Les Caraïbes sont constituées d’États relativement petits et de ce fait, plutôt fragiles aux cyberattaques venues d’horizons divers. Il y a nécessité d’accroître la coopération internationale entre les îles des Caraïbes, sans oublier le rôle non négligeable des anciennes puissances coloniales. Ces fragilités sont exploitées à des fins de déstabilisation et donc doivent être contrées.
Quand les vannes s’ouvrent : cyberattaques et submersion des îles caribéennes
When the Sluice Gates Open: Cyber Attacks and Submersion of Caribbean Islands
The West Indies are composed of island states in the Caribbean Sea, their small size rendering them sensitive to cyber-attacks from a wide range of sources. There is a need to increase international cooperation between the Caribbean islands whilst not forgetting the significant role played by former colonial powers. Such sensitivities are exploited in order to destabilise and must therefore be countered.
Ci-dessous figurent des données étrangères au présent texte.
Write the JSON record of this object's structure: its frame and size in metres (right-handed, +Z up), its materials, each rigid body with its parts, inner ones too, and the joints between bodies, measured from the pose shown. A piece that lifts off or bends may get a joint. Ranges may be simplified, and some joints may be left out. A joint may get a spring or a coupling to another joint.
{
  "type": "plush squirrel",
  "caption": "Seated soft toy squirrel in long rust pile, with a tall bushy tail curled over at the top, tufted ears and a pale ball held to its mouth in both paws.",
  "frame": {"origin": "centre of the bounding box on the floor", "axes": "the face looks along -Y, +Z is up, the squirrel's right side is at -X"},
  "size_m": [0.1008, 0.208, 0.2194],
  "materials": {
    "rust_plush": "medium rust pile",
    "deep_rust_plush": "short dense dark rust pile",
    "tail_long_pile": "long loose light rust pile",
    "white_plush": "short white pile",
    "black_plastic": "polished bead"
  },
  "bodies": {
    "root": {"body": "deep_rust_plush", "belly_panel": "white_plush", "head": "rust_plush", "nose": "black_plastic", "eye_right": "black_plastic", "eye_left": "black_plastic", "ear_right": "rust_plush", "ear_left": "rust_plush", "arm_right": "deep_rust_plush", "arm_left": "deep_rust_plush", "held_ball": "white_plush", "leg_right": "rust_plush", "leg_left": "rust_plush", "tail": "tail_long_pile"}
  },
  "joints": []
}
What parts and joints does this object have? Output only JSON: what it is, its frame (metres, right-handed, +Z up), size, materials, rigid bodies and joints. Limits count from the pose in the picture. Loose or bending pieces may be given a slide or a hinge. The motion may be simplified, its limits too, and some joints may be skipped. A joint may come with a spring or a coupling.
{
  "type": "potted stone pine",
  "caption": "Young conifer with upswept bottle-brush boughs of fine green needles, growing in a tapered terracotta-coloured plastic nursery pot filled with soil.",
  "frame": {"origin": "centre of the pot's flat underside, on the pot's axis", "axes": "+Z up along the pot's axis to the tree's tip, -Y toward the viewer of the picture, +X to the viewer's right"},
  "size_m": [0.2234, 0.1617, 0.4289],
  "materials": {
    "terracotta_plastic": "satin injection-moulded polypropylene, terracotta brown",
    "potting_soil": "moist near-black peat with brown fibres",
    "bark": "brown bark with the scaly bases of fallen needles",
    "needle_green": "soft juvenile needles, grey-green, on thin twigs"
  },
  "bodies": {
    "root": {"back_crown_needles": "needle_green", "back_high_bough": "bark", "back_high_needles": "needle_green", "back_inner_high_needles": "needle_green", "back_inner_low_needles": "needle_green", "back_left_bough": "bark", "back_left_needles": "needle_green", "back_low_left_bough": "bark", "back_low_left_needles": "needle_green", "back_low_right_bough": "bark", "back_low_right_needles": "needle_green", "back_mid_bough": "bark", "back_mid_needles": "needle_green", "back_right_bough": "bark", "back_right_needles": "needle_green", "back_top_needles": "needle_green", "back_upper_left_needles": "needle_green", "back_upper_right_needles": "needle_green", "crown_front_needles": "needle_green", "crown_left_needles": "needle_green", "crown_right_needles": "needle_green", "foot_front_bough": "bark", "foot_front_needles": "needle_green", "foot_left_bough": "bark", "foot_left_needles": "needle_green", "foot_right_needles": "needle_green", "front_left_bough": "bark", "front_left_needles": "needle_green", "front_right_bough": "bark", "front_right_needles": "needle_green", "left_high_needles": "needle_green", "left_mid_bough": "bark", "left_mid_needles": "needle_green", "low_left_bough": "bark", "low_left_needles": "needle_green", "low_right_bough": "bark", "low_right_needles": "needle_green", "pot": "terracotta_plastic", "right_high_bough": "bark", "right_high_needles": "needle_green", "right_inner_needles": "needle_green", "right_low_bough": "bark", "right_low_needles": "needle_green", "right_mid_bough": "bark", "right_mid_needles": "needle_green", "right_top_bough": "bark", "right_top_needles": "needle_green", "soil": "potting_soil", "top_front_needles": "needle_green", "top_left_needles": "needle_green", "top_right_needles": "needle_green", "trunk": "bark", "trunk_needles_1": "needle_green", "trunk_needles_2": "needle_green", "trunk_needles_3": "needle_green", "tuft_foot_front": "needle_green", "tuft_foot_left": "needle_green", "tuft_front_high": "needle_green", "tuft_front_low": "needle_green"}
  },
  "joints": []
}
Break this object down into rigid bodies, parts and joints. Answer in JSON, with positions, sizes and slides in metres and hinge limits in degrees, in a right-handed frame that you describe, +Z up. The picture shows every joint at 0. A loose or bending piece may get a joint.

Depuis l’invasion de l’Ukraine par la Russie, les incidents d’attaques hybrides dans l’Union européenne (UE) se sont multipliés, avec plus de 100 cas recensés en 2024 (1). Ces campagnes d’attaques ne se limitent pas à l’UE mais atteignent également les territoires d’outre-mer, exposant ces derniers à des menaces similaires.
En mars 2024, plusieurs ministères français, ayant été ciblés par des cyber-attaques DDoS d’intensité croissante, ont vu celles-ci revendiquées par le groupe pro-Kremlin Anonymous Sudan (2). En avril-mai 2024, l’Université de Guyane française a été ciblée par des attaques par rançongiciel. Les autorités locales soupçonnent que l’infiltration ait été menée à des fins de propagande russe (3). Durant l’été 2025, plusieurs territoires des Caraïbes néerlandaises, en particulier Aruba, Curaçao et Saint-Martin (4), ont subi des vagues de cyberattaques à quelques jours d’intervalle (5). Le 23 juillet, la Cour commune de justice, desservant les Caraïbes néerlandaises, a subi une cyberattaque perturbant les systèmes de messagerie électronique. Le 24 juillet, l’administration fiscale de Curaçao a été attaquée, entraînant plusieurs jours d’interruption de service affectant l’administration fiscale et douanière néerlandaise. Le 5 août, après la compromission d’un de ses comptes de messagerie, le Parlement d’Aruba a lancé une campagne de prévention contre le phishing, invitant le public à ne pas ouvrir de courriels suspects. Le ciblage de tels territoires procure aux auteurs des gains multidimensionnels, allant de l’exploitation des tensions locales à des répercussions directes sur l’État parent. Malgré le faible écho médiatique et l’absence d’attribution officielle, ces incidents dans les Caraïbes semblent liés aux mêmes États-nations que les attaques rapportées précédemment. Les actions isolées, « aléatoires » et « non critiques » visant de petits États font souvent partie d’opérations cybernétiques plus complexes. Des cyberattaques apparemment mineures sur ces écosystèmes peuvent provoquer des effets en cascade à travers des Infrastructures critiques (IC), dont l’interdépendance amplifie la perturbation des chaînes d’approvisionnement et entraîne de graves conséquences.
Cet article avance que les petits États, en particulier les territoires d’outre-mer, constituent des cibles faciles et particulièrement attractives pour les cyber-criminels. Il présente les résultats préliminaires d’une étude de cas intégrée menée à Aruba. Ancienne colonie néerlandaise et membre autonome du Royaume des Pays-Bas, Aruba est localisée à un carrefour stratégique près de l’Amérique du Sud, très proche de la côte nord du Venezuela. L’île dispose de centres de précontrôle douanier ainsi que d’un bureau de poste diplomatique américain. Ces liens géo-politiques, combinés à son héritage colonial et à ses ressources humaines et technologiques limitées (fuite des cerveaux, absence d’unités spécialisées, contraintes budgétaires), renforcent sa vulnérabilité face aux menaces cyber, et ceci en parti-culier en période de tensions mondiales. L’étude met en évidence les défis liés à la fragmentation et au manque de capacités sur l’île. Elle explore des stratégies visant à renforcer la collaboration intersectorielle afin de bâtir des réseaux de défense cohérents en s’appuyant sur le principe de l’Unité d’action (UA). Les données ont été recueillies à partir de lettres d’intention sur la protection des IC, de documents institutionnels, de plans de reprise et de continuité, ainsi que d’entretiens confidentiels (selon les quatre principes fondamentaux de l’UA) avec des membres d’institutions de cybersécurité au niveau opérationnel, des PDG et des Responsables de la sécurité des systèmes d’information (RSSI).